┌──

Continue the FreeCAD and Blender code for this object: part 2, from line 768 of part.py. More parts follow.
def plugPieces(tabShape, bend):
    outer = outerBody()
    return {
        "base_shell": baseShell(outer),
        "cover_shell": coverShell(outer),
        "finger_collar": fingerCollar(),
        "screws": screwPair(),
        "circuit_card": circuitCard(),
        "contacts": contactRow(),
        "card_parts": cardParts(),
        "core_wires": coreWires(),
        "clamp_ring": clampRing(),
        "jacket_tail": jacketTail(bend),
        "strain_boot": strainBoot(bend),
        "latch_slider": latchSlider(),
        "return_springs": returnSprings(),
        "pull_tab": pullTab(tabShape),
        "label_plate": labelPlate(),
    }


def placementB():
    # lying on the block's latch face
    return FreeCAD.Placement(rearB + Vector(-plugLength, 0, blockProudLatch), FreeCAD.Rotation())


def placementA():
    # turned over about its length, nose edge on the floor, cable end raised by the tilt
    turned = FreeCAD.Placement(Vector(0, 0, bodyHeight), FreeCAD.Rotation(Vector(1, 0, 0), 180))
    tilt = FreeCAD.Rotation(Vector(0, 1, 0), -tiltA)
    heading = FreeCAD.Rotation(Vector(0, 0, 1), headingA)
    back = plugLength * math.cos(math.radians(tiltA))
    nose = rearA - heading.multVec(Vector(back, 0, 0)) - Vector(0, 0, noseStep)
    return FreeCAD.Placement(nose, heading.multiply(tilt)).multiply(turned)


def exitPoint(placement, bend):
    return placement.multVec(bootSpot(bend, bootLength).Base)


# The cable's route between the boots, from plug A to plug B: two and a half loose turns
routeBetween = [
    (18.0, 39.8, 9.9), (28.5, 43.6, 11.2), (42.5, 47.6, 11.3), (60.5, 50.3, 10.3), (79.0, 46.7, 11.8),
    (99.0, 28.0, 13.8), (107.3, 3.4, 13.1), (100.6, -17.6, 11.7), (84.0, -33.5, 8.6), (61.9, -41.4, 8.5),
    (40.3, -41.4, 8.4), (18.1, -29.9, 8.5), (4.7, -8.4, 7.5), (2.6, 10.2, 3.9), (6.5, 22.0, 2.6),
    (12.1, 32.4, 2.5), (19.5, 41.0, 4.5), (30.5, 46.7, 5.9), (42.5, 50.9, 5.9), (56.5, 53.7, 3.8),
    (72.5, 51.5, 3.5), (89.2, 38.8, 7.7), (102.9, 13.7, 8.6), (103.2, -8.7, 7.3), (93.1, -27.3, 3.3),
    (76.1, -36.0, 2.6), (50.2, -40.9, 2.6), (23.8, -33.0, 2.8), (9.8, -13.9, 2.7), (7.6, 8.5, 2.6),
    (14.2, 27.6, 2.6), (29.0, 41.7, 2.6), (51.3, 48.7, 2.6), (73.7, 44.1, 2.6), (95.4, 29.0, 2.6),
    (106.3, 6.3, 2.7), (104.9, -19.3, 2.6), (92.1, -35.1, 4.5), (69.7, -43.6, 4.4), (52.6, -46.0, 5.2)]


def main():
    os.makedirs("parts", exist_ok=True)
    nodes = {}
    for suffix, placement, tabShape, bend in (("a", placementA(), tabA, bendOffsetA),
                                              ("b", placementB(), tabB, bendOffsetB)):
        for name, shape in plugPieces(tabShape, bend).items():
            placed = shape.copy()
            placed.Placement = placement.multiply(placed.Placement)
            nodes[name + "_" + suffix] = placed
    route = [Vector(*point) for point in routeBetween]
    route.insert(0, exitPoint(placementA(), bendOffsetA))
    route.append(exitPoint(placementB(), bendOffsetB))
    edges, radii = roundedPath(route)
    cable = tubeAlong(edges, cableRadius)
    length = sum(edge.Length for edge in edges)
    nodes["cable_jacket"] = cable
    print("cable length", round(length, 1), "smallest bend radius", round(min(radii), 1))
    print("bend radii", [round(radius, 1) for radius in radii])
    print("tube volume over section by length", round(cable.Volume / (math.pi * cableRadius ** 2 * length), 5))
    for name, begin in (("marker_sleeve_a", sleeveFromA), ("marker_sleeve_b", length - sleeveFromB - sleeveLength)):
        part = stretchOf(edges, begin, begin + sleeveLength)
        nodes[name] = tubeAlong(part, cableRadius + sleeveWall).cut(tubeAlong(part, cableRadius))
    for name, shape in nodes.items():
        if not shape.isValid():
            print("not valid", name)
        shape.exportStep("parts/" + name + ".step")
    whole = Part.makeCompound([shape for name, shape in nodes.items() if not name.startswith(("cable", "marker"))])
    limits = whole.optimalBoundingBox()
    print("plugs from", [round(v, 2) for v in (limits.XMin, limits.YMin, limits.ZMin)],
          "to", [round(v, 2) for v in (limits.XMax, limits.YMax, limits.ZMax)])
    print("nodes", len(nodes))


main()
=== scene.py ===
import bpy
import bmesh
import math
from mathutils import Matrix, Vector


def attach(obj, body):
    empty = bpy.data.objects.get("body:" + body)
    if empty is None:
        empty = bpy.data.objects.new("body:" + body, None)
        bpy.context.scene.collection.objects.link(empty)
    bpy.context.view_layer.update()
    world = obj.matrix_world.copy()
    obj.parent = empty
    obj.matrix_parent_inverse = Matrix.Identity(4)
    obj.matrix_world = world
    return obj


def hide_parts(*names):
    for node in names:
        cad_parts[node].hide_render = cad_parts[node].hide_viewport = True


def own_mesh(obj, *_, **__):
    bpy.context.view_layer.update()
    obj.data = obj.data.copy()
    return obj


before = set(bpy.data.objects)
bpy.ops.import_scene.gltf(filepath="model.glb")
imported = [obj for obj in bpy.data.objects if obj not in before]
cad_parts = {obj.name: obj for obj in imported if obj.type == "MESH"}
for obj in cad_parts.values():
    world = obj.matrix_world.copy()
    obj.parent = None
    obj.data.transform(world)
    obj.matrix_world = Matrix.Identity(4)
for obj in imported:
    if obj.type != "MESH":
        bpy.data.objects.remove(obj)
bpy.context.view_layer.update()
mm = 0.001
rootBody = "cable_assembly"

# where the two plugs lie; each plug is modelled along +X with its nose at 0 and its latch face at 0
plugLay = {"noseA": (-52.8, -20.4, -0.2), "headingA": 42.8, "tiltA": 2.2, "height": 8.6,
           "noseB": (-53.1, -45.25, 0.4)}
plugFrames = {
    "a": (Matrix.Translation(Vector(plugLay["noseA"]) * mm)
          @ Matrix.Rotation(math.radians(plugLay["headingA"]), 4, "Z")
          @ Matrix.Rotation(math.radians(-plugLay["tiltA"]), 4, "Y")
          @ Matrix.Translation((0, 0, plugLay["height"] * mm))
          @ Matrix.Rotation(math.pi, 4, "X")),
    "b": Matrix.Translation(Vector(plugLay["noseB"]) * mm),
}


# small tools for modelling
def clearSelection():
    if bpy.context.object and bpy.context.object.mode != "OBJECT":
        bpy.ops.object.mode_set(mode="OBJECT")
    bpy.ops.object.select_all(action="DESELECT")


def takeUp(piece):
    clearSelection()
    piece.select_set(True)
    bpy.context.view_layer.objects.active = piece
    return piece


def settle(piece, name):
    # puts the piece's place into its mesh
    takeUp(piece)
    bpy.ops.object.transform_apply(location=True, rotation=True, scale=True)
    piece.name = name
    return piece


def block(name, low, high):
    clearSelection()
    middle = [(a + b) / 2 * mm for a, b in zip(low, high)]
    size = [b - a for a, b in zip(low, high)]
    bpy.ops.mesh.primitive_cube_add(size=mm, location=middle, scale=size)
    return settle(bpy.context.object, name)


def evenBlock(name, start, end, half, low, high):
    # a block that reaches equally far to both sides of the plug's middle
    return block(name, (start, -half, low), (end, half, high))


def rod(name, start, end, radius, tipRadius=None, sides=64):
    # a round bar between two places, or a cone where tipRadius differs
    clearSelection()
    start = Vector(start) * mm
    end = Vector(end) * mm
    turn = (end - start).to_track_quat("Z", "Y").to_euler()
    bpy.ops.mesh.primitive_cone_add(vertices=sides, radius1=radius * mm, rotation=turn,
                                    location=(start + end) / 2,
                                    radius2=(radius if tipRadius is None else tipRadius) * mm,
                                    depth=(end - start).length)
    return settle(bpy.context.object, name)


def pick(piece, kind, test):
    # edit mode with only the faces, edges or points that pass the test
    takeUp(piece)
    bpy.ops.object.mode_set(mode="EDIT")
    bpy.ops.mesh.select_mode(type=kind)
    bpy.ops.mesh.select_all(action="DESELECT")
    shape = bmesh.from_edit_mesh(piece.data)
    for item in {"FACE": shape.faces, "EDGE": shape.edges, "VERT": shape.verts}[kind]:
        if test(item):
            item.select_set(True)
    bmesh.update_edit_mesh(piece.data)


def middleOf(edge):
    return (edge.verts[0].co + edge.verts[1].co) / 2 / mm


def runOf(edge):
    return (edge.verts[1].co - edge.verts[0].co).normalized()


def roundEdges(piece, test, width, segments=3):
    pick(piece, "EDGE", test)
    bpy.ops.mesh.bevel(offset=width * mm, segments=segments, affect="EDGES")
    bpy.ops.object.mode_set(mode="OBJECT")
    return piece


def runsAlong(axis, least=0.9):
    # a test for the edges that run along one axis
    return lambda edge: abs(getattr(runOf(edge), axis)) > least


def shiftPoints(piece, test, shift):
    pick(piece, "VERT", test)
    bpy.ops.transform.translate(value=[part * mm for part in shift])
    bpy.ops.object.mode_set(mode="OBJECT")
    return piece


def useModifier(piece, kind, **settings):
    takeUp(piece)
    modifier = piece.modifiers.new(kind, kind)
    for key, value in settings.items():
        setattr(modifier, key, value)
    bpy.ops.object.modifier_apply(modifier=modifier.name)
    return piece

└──
┌──

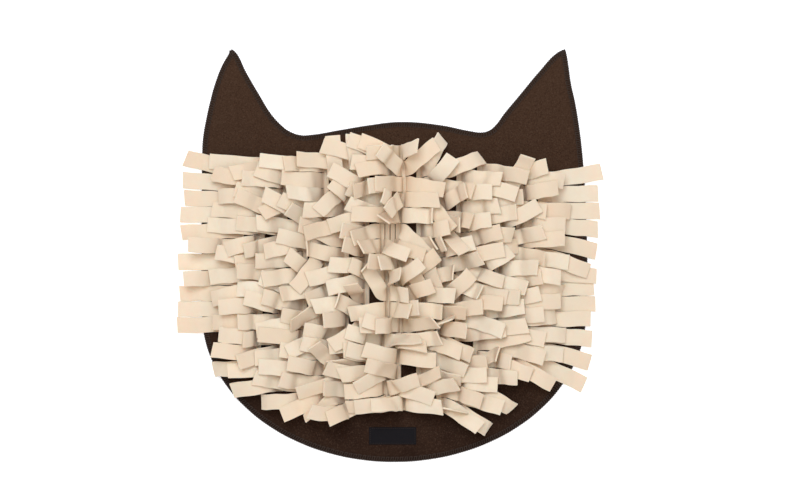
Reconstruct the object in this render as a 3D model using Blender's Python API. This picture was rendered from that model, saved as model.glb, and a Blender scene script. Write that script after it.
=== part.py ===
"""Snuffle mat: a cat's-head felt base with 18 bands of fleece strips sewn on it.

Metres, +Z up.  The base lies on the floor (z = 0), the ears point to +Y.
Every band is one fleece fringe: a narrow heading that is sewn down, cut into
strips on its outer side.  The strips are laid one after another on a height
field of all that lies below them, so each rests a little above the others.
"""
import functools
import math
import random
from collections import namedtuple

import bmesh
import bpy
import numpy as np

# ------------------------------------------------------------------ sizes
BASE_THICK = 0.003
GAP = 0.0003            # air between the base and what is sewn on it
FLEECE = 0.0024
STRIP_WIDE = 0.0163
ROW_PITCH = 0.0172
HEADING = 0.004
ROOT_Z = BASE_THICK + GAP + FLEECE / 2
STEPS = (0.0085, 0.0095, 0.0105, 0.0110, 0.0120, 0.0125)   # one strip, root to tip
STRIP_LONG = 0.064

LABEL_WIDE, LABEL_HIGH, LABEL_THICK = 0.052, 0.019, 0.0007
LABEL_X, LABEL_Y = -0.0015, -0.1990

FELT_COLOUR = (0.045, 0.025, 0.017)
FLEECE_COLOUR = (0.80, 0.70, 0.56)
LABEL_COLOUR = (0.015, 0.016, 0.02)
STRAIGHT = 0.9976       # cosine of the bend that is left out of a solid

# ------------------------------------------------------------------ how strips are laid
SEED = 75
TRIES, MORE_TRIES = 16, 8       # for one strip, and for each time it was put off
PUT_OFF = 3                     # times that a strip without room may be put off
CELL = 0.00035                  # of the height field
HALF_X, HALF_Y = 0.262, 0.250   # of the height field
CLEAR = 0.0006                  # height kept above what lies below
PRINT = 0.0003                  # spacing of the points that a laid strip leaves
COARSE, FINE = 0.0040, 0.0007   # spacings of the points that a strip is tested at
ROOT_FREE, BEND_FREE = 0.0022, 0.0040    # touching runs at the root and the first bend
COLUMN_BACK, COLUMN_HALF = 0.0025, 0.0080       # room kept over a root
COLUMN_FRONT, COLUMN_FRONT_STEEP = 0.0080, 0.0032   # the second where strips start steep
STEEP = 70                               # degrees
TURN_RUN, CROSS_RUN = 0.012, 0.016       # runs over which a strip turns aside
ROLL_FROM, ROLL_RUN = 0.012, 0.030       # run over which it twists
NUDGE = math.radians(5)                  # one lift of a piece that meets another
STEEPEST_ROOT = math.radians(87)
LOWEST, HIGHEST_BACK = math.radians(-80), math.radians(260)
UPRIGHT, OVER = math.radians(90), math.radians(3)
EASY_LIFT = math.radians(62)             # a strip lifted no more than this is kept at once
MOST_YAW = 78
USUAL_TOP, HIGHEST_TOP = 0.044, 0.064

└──
┌──

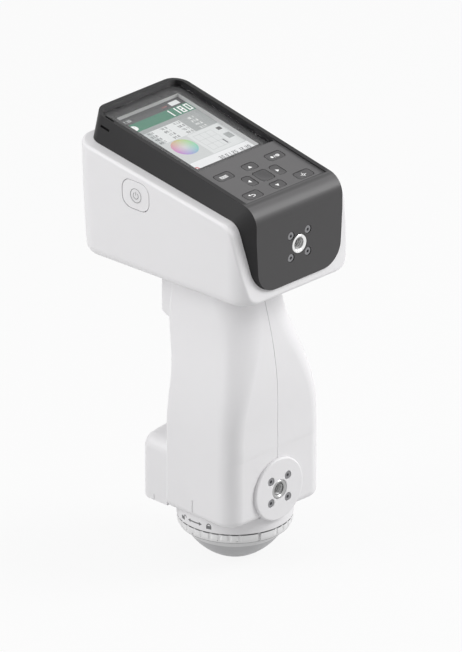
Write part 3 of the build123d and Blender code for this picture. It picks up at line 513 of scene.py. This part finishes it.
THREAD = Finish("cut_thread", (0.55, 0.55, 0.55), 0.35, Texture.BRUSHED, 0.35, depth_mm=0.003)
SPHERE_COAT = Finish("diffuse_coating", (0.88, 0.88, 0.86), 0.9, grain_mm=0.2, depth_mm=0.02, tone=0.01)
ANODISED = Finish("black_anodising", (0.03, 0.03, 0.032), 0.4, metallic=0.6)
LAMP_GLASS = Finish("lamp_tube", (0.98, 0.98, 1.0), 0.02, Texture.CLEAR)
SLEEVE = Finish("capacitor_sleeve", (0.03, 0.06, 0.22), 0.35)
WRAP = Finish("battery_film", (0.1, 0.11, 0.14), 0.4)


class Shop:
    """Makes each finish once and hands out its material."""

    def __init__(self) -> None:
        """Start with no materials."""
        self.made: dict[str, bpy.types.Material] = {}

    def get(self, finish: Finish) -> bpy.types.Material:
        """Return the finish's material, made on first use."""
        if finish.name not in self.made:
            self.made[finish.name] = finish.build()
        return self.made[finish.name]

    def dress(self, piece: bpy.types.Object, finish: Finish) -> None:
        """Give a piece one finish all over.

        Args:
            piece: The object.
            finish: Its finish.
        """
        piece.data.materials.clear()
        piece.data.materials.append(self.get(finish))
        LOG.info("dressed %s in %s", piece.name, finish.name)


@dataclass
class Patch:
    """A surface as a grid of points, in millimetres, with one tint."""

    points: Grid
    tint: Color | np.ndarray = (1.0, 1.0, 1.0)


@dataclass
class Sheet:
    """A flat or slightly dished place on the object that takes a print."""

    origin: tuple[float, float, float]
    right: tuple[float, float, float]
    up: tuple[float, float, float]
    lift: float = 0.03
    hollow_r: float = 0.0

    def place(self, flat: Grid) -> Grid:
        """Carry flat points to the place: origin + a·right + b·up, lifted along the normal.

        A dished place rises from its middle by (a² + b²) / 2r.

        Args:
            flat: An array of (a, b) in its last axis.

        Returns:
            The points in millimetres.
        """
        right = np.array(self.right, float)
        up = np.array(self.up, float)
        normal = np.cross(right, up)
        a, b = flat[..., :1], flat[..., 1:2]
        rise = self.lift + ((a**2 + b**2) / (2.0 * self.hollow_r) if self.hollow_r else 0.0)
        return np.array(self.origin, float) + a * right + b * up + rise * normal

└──

PROBLEM DETAILS
Both the line with "limits = whole.optimalBoundingBox()" and the line with "before = set(bpy.data.objects)" belong in the extract, along with every line between them; set down those lines exactly and only.

TASK SOLUTION
    limits = whole.optimalBoundingBox()
    print("plugs from", [round(v, 2) for v in (limits.XMin, limits.YMin, limits.ZMin)],
          "to", [round(v, 2) for v in (limits.XMax, limits.YMax, limits.ZMax)])
    print("nodes", len(nodes))


main()
=== scene.py ===
import bpy
import bmesh
import math
from mathutils import Matrix, Vector


def attach(obj, body):
    empty = bpy.data.objects.get("body:" + body)
    if empty is None:
        empty = bpy.data.objects.new("body:" + body, None)
        bpy.context.scene.collection.objects.link(empty)
    bpy.context.view_layer.update()
    world = obj.matrix_world.copy()
    obj.parent = empty
    obj.matrix_parent_inverse = Matrix.Identity(4)
    obj.matrix_world = world
    return obj


def hide_parts(*names):
    for node in names:
        cad_parts[node].hide_render = cad_parts[node].hide_viewport = True


def own_mesh(obj, *_, **__):
    bpy.context.view_layer.update()
    obj.data = obj.data.copy()
    return obj


before = set(bpy.data.objects)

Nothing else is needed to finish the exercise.